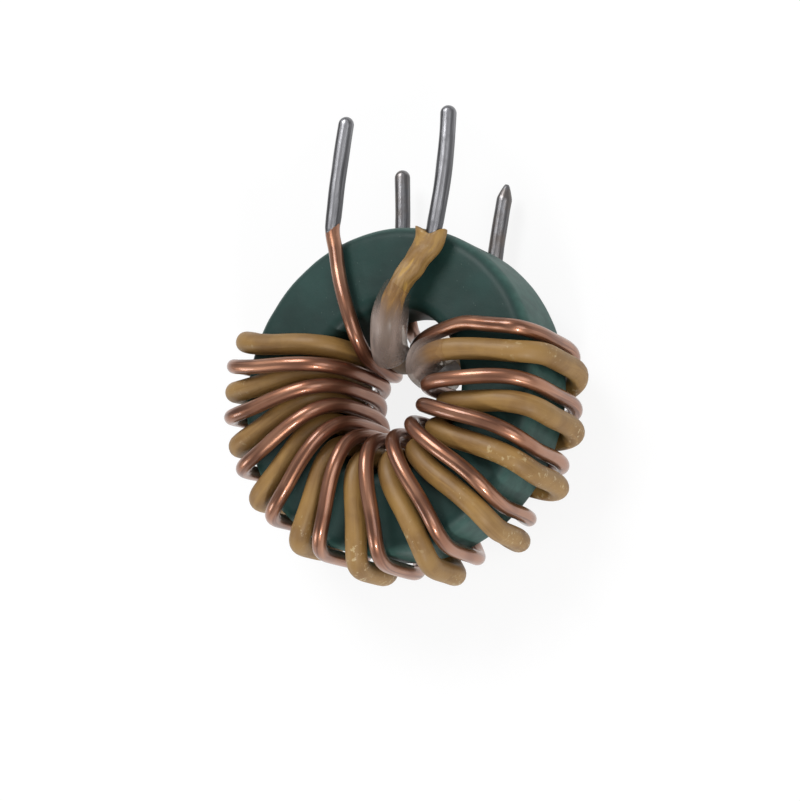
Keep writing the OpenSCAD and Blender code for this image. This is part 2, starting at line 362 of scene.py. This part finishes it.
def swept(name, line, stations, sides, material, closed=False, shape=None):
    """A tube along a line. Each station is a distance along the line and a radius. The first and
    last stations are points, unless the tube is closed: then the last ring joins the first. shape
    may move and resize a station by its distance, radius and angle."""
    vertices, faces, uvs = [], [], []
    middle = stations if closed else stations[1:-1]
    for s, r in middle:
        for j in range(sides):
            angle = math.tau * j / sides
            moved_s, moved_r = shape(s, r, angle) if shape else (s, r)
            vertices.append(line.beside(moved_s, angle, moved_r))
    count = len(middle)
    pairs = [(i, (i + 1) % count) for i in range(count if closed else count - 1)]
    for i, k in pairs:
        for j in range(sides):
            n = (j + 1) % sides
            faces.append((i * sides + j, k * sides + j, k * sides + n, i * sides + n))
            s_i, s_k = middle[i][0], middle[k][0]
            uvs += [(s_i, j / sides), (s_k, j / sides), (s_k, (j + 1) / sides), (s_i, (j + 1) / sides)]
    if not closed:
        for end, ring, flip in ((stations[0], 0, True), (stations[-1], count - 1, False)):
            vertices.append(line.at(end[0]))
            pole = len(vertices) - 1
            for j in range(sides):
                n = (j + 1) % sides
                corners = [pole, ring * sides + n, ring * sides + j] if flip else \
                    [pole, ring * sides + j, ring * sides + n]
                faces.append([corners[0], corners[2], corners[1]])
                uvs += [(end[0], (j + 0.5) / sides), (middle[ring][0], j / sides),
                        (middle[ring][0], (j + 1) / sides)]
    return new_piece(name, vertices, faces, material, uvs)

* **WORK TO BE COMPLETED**
Write the complete data out, exactly as above.

* **ANSWER TO THIS PROBLEM**
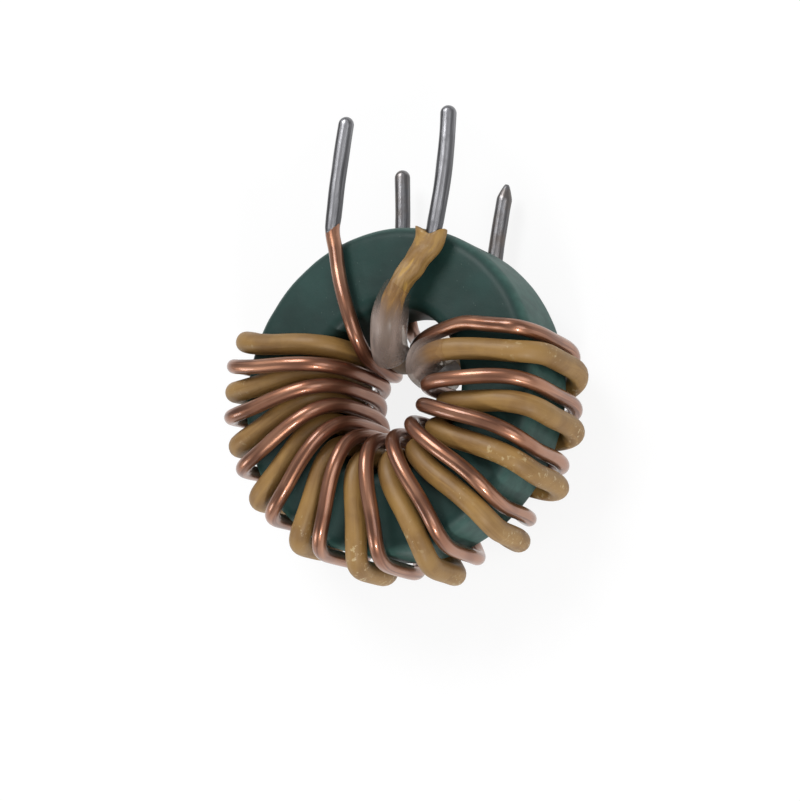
Keep writing the OpenSCAD and Blender code for this image. This is part 2, starting at line 362 of scene.py. This part finishes it.
def swept(name, line, stations, sides, material, closed=False, shape=None):
    """A tube along a line. Each station is a distance along the line and a radius. The first and
    last stations are points, unless the tube is closed: then the last ring joins the first. shape
    may move and resize a station by its distance, radius and angle."""
    vertices, faces, uvs = [], [], []
    middle = stations if closed else stations[1:-1]
    for s, r in middle:
        for j in range(sides):
            angle = math.tau * j / sides
            moved_s, moved_r = shape(s, r, angle) if shape else (s, r)
            vertices.append(line.beside(moved_s, angle, moved_r))
    count = len(middle)
    pairs = [(i, (i + 1) % count) for i in range(count if closed else count - 1)]
    for i, k in pairs:
        for j in range(sides):
            n = (j + 1) % sides
            faces.append((i * sides + j, k * sides + j, k * sides + n, i * sides + n))
            s_i, s_k = middle[i][0], middle[k][0]
            uvs += [(s_i, j / sides), (s_k, j / sides), (s_k, (j + 1) / sides), (s_i, (j + 1) / sides)]
    if not closed:
        for end, ring, flip in ((stations[0], 0, True), (stations[-1], count - 1, False)):
            vertices.append(line.at(end[0]))
            pole = len(vertices) - 1
            for j in range(sides):
                n = (j + 1) % sides
                corners = [pole, ring * sides + n, ring * sides + j] if flip else \
                    [pole, ring * sides + j, ring * sides + n]
                faces.append([corners[0], corners[2], corners[1]])
                uvs += [(end[0], (j + 0.5) / sides), (middle[ring][0], j / sides),
                        (middle[ring][0], (j + 1) / sides)]
    return new_piece(name, vertices, faces, material, uvs)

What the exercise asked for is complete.